Com tudo isto não me surpreende que o PSD vá ganhar as próximas eleições se elas forem em 2023. É um cenário muito provável. Nessa altura já não haverá António Costa à frente do PS e o desgaste do Governo será enorme.
PSD/CDS FAZEM COLIGAÇÃO?
- Os líderes do PSD e do CDS reuniram-se formalmente esta semana. Este passo significará o princípio de novas coligações no futuro?
- Em matéria de eleições legislativas, não me parece. O mais provável é que ambos os partidos queiram ir separados às eleições, deixando qualquer entendimento para o pós-eleições.
- Em matéria de eleições autárquicas, sim. É do interesse de ambos multiplicarem o número de coligações nas autarquias.
- Sem o apoio do CDS, o PSD tem dificuldade em "segurar" várias Câmaras a que hoje preside e mais dificuldade em ganhar novos Municípios.
- Sem o apoio do PSD, a posição do CDS no plano autárquico que já hoje é diminuta ficará ainda mais enfraquecida.
- O caso destas autárquicas para o PSD e CDS é Lisboa.
- Ganhar o Porto é praticamente impossível com a recandidatura de Rui Moreira. O Presidente da CM do Porto está numa posição muito segura. E a verdade é que esta recandidatura é praticamente inevitável.
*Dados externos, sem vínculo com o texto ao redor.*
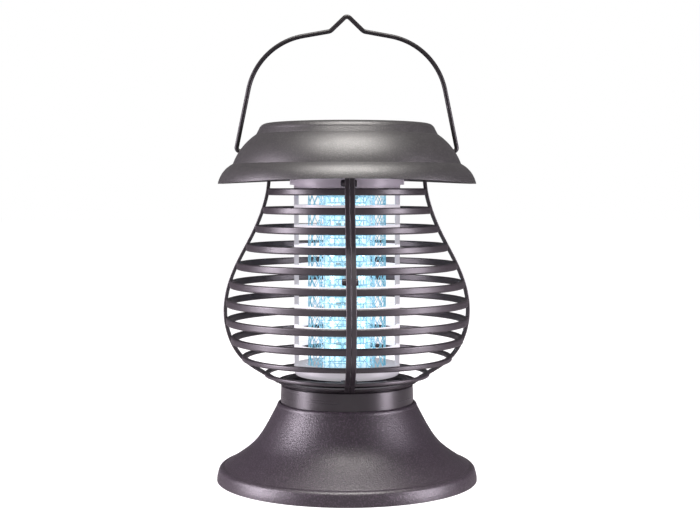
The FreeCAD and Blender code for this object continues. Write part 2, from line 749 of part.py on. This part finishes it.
def make_stand_screws():
    return [upward(STAND_SCREW, on_circle(STAND_SCREW_RING, angle), SHELF_Z) for angle in STAND_SCREW_ANGLES]


# ---- write every node -------------------------------------------------------------------------

def main():
    cage_right = make_cage_right()
    nodes = {
        "head_shell": make_head_shell(),
        "head_underplate": make_head_underplate(),
        "head_screws": make_head_screws(),
        "solar_backing": make_solar_backing(),
        "solar_cells": make_solar_cells(),
        "solar_cover": make_solar_cover(),
        "main_circuit_board": make_main_circuit_board(),
        "board_posts": make_board_posts(),
        "hv_transformer": make_hv_transformer(),
        "hv_capacitors": make_hv_capacitors(),
        "storage_capacitor": make_storage_capacitor(),
        "board_chips": make_board_chips(),
        "cell_holder": make_cell_holder(),
        "rechargeable_cell": make_cell(),
        "cell_contacts": make_cell_contacts(),
        "switch_body": make_switch_body(),
        "switch_knob": make_switch_knob(),
        "cage_right": cage_right,
        "cage_left": make_cage_left(cage_right),
        "cage_seam_screws": make_seam_screws(),
        "cage_flange_screws": make_cage_flange_screws(),
        "grid_frame": make_grid_frame(),
        "outer_grid": make_outer_grid(),
        "inner_grid": make_inner_grid(),
        "light_tube": make_light_tube(),
        "tube_cap": make_tube_cap(),
        "led_board": make_led_board(),
        "leds": make_leds(),
        "bail": make_bail(),
        "catch_cup": make_catch_cup(),
        "base_shell": make_base_shell(),
        "stand_screws": make_stand_screws(),
    }
    os.makedirs("parts", exist_ok=True)
    for name, shape in nodes.items():
        if isinstance(shape, list):
            shape = Part.makeCompound(shape)
        bounds = shape.BoundBox
        print(f"{name}: solids {len(shape.Solids)} valid {shape.isValid()} volume {shape.Volume:.0f}"
              f" z {bounds.ZMin:.2f} to {bounds.ZMax:.2f}")
        shape.exportStep(f"parts/{name}.step")


main()
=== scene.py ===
import itertools
import json
import math

import bpy
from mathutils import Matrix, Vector


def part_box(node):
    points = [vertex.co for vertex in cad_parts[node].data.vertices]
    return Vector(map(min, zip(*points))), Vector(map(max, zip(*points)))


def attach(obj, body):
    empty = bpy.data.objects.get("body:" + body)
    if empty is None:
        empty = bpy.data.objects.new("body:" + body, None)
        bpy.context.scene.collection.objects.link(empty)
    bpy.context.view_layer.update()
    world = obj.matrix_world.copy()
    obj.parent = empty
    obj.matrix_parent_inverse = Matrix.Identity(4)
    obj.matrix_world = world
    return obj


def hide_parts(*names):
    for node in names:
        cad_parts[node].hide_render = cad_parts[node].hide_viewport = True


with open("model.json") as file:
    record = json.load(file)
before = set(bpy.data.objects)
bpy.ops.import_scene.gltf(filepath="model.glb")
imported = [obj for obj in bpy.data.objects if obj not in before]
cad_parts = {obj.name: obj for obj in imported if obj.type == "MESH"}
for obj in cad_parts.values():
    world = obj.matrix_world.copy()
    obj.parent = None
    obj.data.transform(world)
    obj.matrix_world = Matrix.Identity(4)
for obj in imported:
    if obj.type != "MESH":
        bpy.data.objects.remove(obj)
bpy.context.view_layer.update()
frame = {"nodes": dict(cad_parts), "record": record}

# The looks of the solar insect-killer lantern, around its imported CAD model. Lengths are in metres.

MM = 0.001
nodes = frame["nodes"]
scene = bpy.context.scene

# ---- camera, floor and light ----------------------------------------------------------------

CAMERA_AZIMUTH = -2.0        # in degrees, like the pitch
CAMERA_PITCH = 3.175
CAMERA_DISTANCE = 0.745
CAMERA_HEIGHT = 0.1634
CAMERA_LENS = 68.14
CAMERA_SENSOR = 36.0
CAMERA_CLIP = 0.05
CAMERA_SHIFT = 0.0043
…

- Lisboa é, pois, a grande oportunidade. Fernando Medina é derrotável. Recorde-se que perdeu a maioria absoluta nas últimas eleições, apesar das condições excepcionais que teve. E em 2021 pode mesmo perder as eleições. Desde que:
- Haja uma ampla coligação, liderada pelo PSD;
- Haja um candidato mobilizador. E o PSD tem várias figuras para esse desafio.
ECONOMIA A CRESCER
- Uma boa notícia. Segundo o INE, o PIB português cresceu 2% em 2019. Isto significa que crescemos mais do que a média europeia e mais do que a própria previsão do Governo (1,9%).
Mesmo assim, convém não embandeirar em arco. Primeiro, crescemos acima da média europeia porque a média europeia é baixa, fruto dos maus crescimentos dos grandes países, a começar pela Alemanha. Segundo, continuamos a crescer menos que os países de leste, os países que são do nosso campeonato.
- Uma má notícia. As previsões de crescimento feitas pela Comissão Europeia. Se analisarmos estas previsões, em articulação com um notável ensaio do Prof. Abel Mateus (no jornal Observador), chegamos a conclusões preocupantes:
- Em 2000, início do século, em termos de PIB per capita, Portugal estava em 16º lugar no quadro dos países da UE.
- Estamos neste momento na 21ª posição. Baixámos 5 posições.
- Dentro de poucos anos, vamos voltar a baixar de divisão. Vamos ser ultrapassados pela Polónia e pela Hungria.
- Lá para 2025 passaremos a estar entre os 5 países mais pobres da UE e a ter apenas um país – a Bulgária – claramente atrás de nós.